Islamist militants lined up non-Muslim students during the massacre Thursday, taunting them and then executing them in Shebab's bloodiest attack to date, with President Uhuru Kenyatta warning they would face justice for the "mindless slaughter" and vowed to retaliate in the "severest way" to the killings.
The siege in the northeastern town of Garissa, close to the border with Somalia, claimed the lives of 142 students, three police officers and three soldiers.
The massacre was Kenya's deadliest attack since the 1998 bombing of the US embassy in Nairobi, and Kenyatta declared three days of national mourning beginning Sunday, calling for the killings to unite and not divide the country.
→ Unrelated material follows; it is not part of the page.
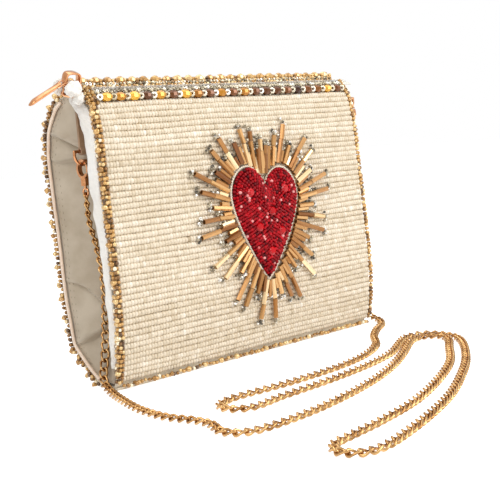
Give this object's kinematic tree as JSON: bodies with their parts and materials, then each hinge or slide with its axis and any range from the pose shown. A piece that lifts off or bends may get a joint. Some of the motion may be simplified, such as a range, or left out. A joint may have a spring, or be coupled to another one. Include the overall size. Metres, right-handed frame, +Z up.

Earlier on Saturday, the Shebab warned of a "long, gruesome war" unless Kenya withdrew its troops from Somalia, and threatened "another bloodbath".
Hours after Shebab's warning, police in Garissa paraded four corpses of the gunmen piled on top of each other face down in the back of a pickup truck followed by a huge crowd.
Police insisted the grim display was to see if anyone could identify the assailants, but some onlookers threw stones at the bodies as they passed, while others jeered and shouted at the dead.
In Nairobi's ethnic Somali district demonstrators took to the streets protesting against the Shebab, calling for unity in the country.
Five men have been arrested in connection with the attack.
- Two days inside wardrobe -
Forensic investigators continued to scour the site where one student shocked security forces -- who had said all students were accounted for -- by emerging unharmed from a wardrobe where she had hidden for over two days.
A Kenya Red Cross spokeswoman said that the 19-year old was traumatised and dehydrated, but physically unharmed and undergoing assessment by doctors.
Over 600 students from the now closed college on Saturday boarded buses for the home towns around the country.
Interior ministry spokesman Mwenda Njoka said five arrests had already been made, including three "coordinators" captured as they fled towards Somalia, and two others in the university.
The names of the three suspected organisers were not given, but Njoka said the two arrested on campus included a security guard at the university, and a Tanzanian named as Rashid Charles Mberesero, found "hiding in the ceiling" and holding grenades.